一方で、『副業することによって社会に不利益となり得ることが生じない仕組み』や『忠実な労務提供にあたる債務履行を保障する仕組み』が有った時はどうなるのだろうか?と言う更なる疑問も湧きました。
ともあれ、グローバル社会において既に取り残され気味な日本国の深層課題に対する打ち手として、時代(価値観、市場、社会情勢などなど)の変化に適応し変化しながら新しい価値創造を行っていくための仕組みを整備するに当たって、乗り越えるべき障壁(の一部)がどのようなものであるのかと言うことを垣間見ることが出来たような気がします。
重ねて感謝いたします。
投稿日:2017/04/28 16:22 ID:QA-0070348大変参考になった
プロフェッショナルからの回答
再度お答えいたします
ご返事下さいまして感謝しております。
ご文面の「※『通常の勤務時間帯内での副業ではなかった場合』と、『通常の勤務時間帯内での副業の場合』との比較において情報漏洩等の重大なリスクが高まる理屈が理解できなかった点」について補足させて頂きます。

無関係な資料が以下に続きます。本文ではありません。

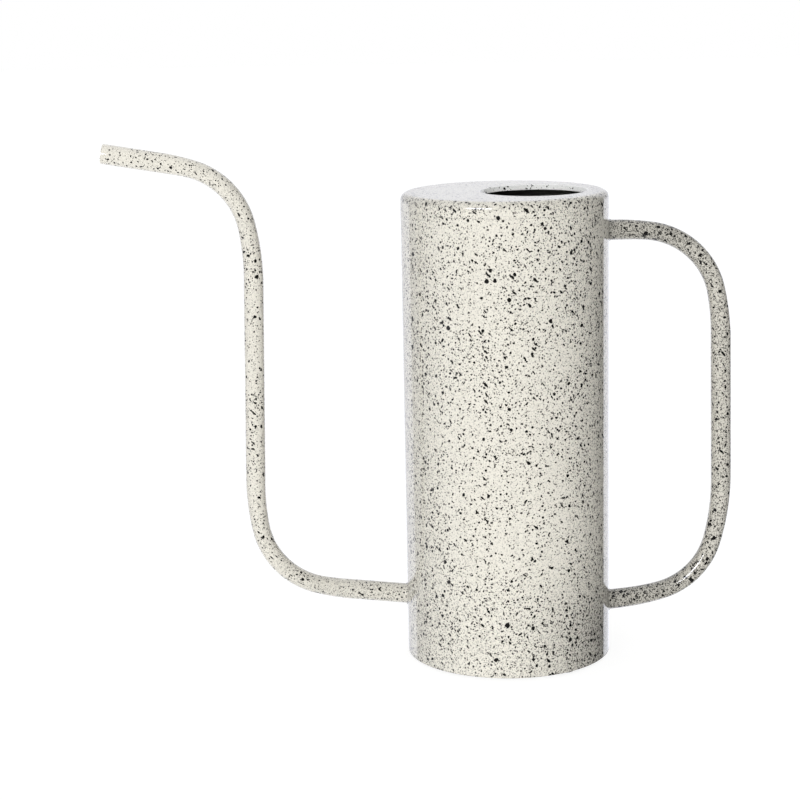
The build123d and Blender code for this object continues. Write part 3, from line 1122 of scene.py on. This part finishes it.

後者の場合ですと、御社業務に時間的にも場所的にも近接している状況から、例えば類似する業種の副業をされていたり、或いはネット利用の副業をされていたりしますと、安易に副業の場面で御社の情報を利用されたり流布されたりする可能性が高まることが想像されます。会社が考える以上に、通常個々の従業員の情報に関わるコンプライアンス意識は低いですので、過度の信用は禁物といえるでしょう。
勿論、当方ではどのような副業が行われるのか、そしてどのような形式において副業に従事されるのか詳細までは知りえませんので、あくまで一般論として回答させて頂いた次第です。
御社で常に万全の情報管理をされており、副業によるリスク発生が全く考えられないという状況であれば、現状を把握している御社自身で責任を持って判断し対応して頂くことで差し支えございません。